In recent postings to the Treasury Notes blog, Treasury’s Twitter account,” Treasury’s Facebook page, and to slideshare, the Treasury department broadcast, under Treasury’s logo, the attached “infographic” which identifies appropriations legislation pending before the Congress as “Pound Foolish.” Elsewhere throughout many of your social media postings, there are links to presentations designed to support or defeat legislation pending before the Congress. For example, there are links in your social media postings to a 2011 interview on BloombergTV with you, during which you advocated that Congress adopt what the President labeled his “American Jobs Act” and you stated that “if Congress doesn’t act, it’ll be because Republicans decided they did not want to do anything to help the economy."

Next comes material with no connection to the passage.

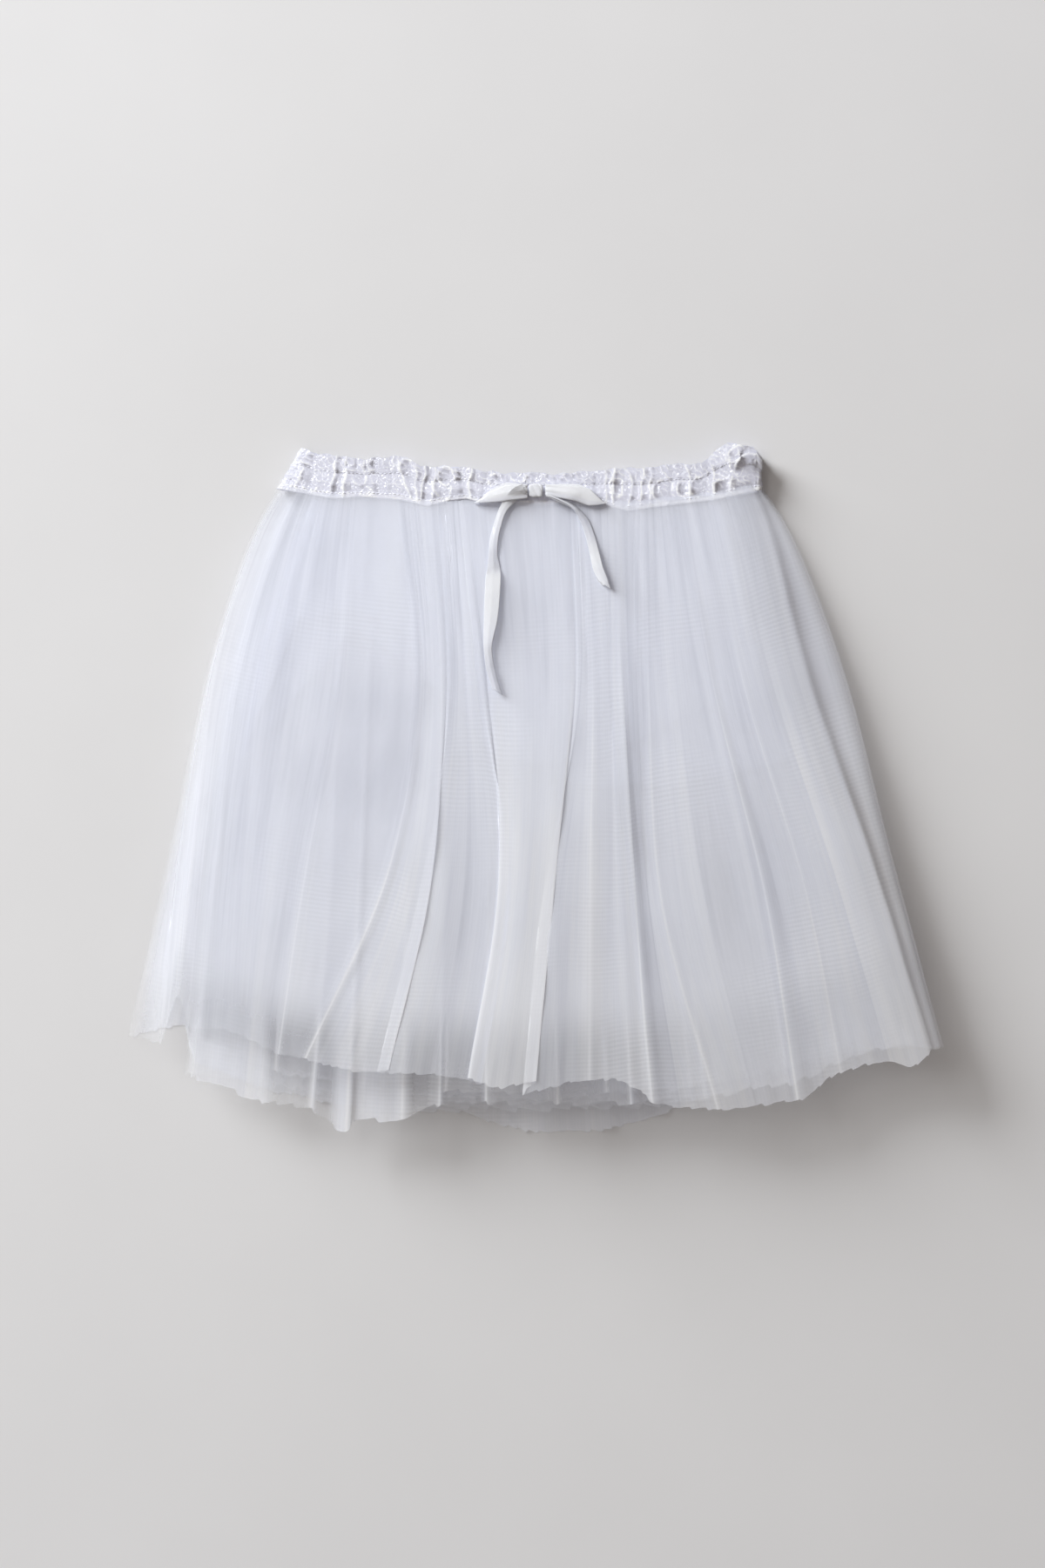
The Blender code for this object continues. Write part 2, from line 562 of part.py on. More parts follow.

Your political rhetoric aside, Treasury’s social media links to instances in which you advocate that Congress act on legislative proposals seem contrary to appropriations language (e.g., Sections 716 and 719 of P.L. 112-74). The infographic referred to above appears clearly to be designed to defeat legislation pending before the Congress. At a minimum, such activity runs counter to P.L. 112-74 and a statute (P.L. 66-5; 41 Stat. 68; 18 U.S.C. 1913) forbidding agencies from spending appropriated funds to encourage the public to contact Members of Congress.
With respect to the attached infographic, while you continue to promote the so-called “Dodd-Frank” financial reforms, your interest in such promotion does not constitute a rationale for spending funds appropriated to Treasury in an attempt to defeat appropriations legislation pending before Congress. Moreover, it is unclear why the Treasury Department is spending taxpayer funds advocating that more funds be appropriated to the Securities and Exchange Commission (SEC) and the Commodity Futures Trading Commission (CFTC). Those agencies stand apart from Treasury.
I request that you respond to the following, by close of business on July 30:
- 1. Identify any and all “social media” outlets used by Treasury.
- 2. Identify your understanding of the laws, regulations, guidelines, and precedent governing what you may or may not broadcast on your social media outlets.
- 3. Provide all internal (to the Treasury Department) policies and procedures governing what you may or may not broadcast on your social media outlets, including the date(s) on which those policies and procedures were adopted and modified.
- 4. Provide an accounting of the Treasury personnel, in terms of full-time equivalents and outlays for their work time, devoted to feeding, monitoring, updating, and maintaining your social media outlet presence.
- 5. Provide an accounting of any public relations or public affairs firms with which Treasury contracts for services related to your social media outlets, and associated outlays.
- 6. Provide Treasury’s policies on social media “linking,” including the date(s) on which those policies were adopted and modified.
- 7. Provide Treasury’s policies on “retweeting” posts, such as the “retweets” of “tweets” of the White House, the Consumer Financial Protection Bureau or other independent agencies.
- 8. Identify what your objective was in broadcasting, across many social media outlets, the attached infographic, and why your Department is lobbying on behalf of the Securities and Exchange Commission and the Commodity Futures Trading Commission with respect to appropriations.
- 9. Provide any communications that your Department had with the SEC and CFTC with respect to the attached infographic.
- 10. Identify what you believe are limits on what your social media outlets may broadcast to express your Department’s interest in supporting or defeating legislation pending before the Congress.
We will appreciate your prompt response to these requests.